Conventional nozzle systems are generally of two types. The oldest type, such as shown in U.S. Pat. No. 2,244,617, utilizes large, relatively unrestricted fluid openings in the bit body directly above the roller cutters to allow a low pressure flow of the drilling fluid to impinge directly on the roller cutter bodies and to flow around the roller cutters to the bottom of the borehole. By necessity, this is a low-volume, low-velocity flow since the fluid stream impinges directly upon the cutter face, and erosion of the cones by the fluid stream would be a serious problem under these circumstances. The second type of conventional bit fluid system comprises the "jet" bits.
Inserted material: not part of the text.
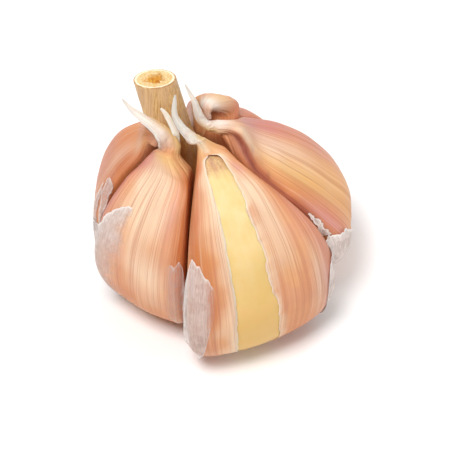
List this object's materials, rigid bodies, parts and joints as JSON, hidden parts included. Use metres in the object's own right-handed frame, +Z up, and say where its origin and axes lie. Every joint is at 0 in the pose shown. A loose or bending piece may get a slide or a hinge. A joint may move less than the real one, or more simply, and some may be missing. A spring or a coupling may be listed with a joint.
{
  "type": "garlic bulb",
  "caption": "Hardneck garlic bulb: cloves in papery skins packed round a cut stem on a trimmed root plate, with a front clove's skin split open over pale flesh.",
  "frame": {"origin": "middle of the flat callus under the root plate, on which the bulb stands", "axes": "+Z up, the way the stem leaves the root plate; -Y towards the two large front cloves; +X towards the large clove on the right"},
  "size_m": [0.0527, 0.0575, 0.0501],
  "materials": {
    "clove_skin": "dry, satin, finely veined",
    "clove_flesh": "smooth, slightly waxy",
    "stem": "dry, finely ribbed",
    "root_plate": "rough, corky",
    "wrapper": "thin, dry, papery"
  },
  "bodies": {
    "root": {"root_plate": "root_plate", "stem": "stem", "stem_sheath": "wrapper", "clove_front_left": "clove_skin", "clove_front_right_skin": "clove_skin", "clove_front_right_flesh": "clove_flesh", "clove_right": "clove_skin", "clove_back": "clove_skin", "clove_back_left": "clove_skin", "clove_left": "clove_skin", "wrapper_left": "wrapper", "wrapper_front": "wrapper", "wrapper_right": "wrapper", "wrapper_back": "wrapper"}
  },
  "joints": []
}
In a jet bit, a high velocity stream of fluid is directed by a nozzle in the bit body against the formation face without impinging any cutting elements or any other portion of the bit. Impingement of the steel roller cutter body by the stream would result in significant erosion. In some instances, the so-called jet bits have fluid nozzles extending from the bit bodies to a point only a fraction of an inch above the formation face to maximize the hydraulic energy of the fluid stream impinging the formation face. Thus, while the stream of drilling fluid may at least partially clean the formation before being engaged by the roller cutter, it does not clean the roller cutters.